With that in mind, the whole twisting-and-separating thing is wrong—wrong, I tell you!—and I'm here to put a stop to it. When you order a Reuben from a deli (because this is what you order at delis because you order things that are good because you are not stupid), you don't gingerly peel back the toasty bread, hold up a slice of corned beef between the vanishing tips of your fingernails like it's a used snotrag someone just dumped in your soup, and place it on your tongue like … well, like a used snotrag someone just dumped in your soup. Nor do you twist apart the two pieces of bread and lick off the Russian dressing, unless you're some kind of monster. No! You open your mouth as wide as you can, shove as much of the sandwich in there as good manners will allow, and you saw off, gnaw, and gulp down the biggest bite of the fucker you can survive eating all at once. Generally speaking, unless you are a velociraptor or Steven Tyler, this will come to no more than 40 percent of the sandwich, which is fine, because it means you get to do it again one-and-a-half times before you are forced to sheepishly order two more Reubens.

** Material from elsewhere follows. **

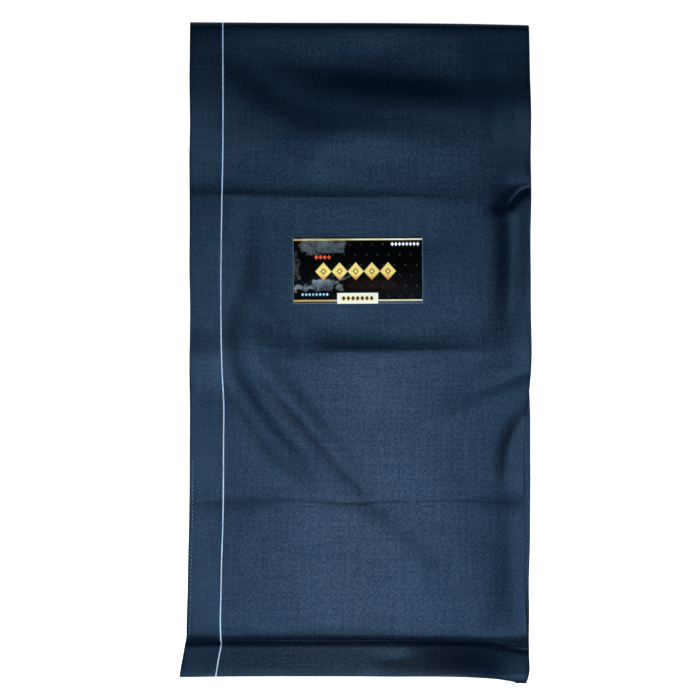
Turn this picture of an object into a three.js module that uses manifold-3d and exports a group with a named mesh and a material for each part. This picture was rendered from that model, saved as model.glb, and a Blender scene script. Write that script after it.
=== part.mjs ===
// A new tubular sarong in its sale fold, lying flat, with a glossy sticker on its face.
//
// The woven tube is 1100 mm wide when flattened and 1200 mm high. It is pleated in
// quarters across its height, which gives a strip 300 mm wide and eight layers thick,
// and that strip is then doubled once, so that sixteen layers lie on each other.
// The rounded turn of that last fold is at the rear. The free ends are at the front,
// where the lower half reaches past the upper half and shows as a narrow band.
//
// Units are millimetres. +X is right, +Y is rear, +Z is up, and the cloth lies on Z = 0.
// Each wall below stands for two plies of cloth pressed together, as the flattened
// tube has them.

import * as THREE from "three";
import { mergeVertices } from "three/addons/utils/BufferGeometryUtils.js";
import Module from "manifold-3d";

const wasm = await Module();
wasm.setup();

// ---- Driving sizes ----

const PLIES = 1.0; // thickness of one pair of plies
const GAP = 0.3; // air between stretches that lie on each other
const BITE = 0.15; // how far the hidden layers run into each other, which joins them
const TURN_DEPTH = 5.2; // from the start of the rear turn to its outermost point
const TURN_STEPS = 8; // flat facets round the rear turn
const GRID = 28; // largest spacing of the facets along and across the face
const RIM = 0.9; // width of the softened edge of a layer
const RIM_DROP = 0.28; // how far the softened edge leans in, above and below
const BAND_REAR = -222; // how far the band's sheet runs in under the upper half
const ACROSS_STOPS = [-146, 107, 116, 125, 153]; // the sides, and the hollow along the right

const CLOTH_COLOR = 0x1f3145;
const LABEL_COLOR = 0x0d0f14;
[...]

And so it is with the Candy Corn Oreo. Based on the results of an extensive trial session (in a related story, I gained 12 pounds this week and developed Type 2 diabetes), the very best way to eat a Candy Corn Oreo is to lift the intact cookie to your mouth and bite off no more than 40 percent of it; then to furrow your brow and widen your eyes slightly, as though at once surprised and a little bit outraged that you were not sooner notified of this, and in a chewing-muffled voice, say: "Oh God. Oh, oh God." Then you have to lower both your eyelids and your head a little bit, as though sadly accepting the bittersweet transience of joy as it blows gently through your hair, and shake your head slightly as you say, more quietly, in a farewell-to-my-old-friend voice, "Aw man."

I'll happily grant that it may be challenging to perfect this procedure on your first attempt. Do feel free to practice liberally until you've got it just right. I myself am not quite there yet, and so I bid you grmf mmfr gmmr mmmf.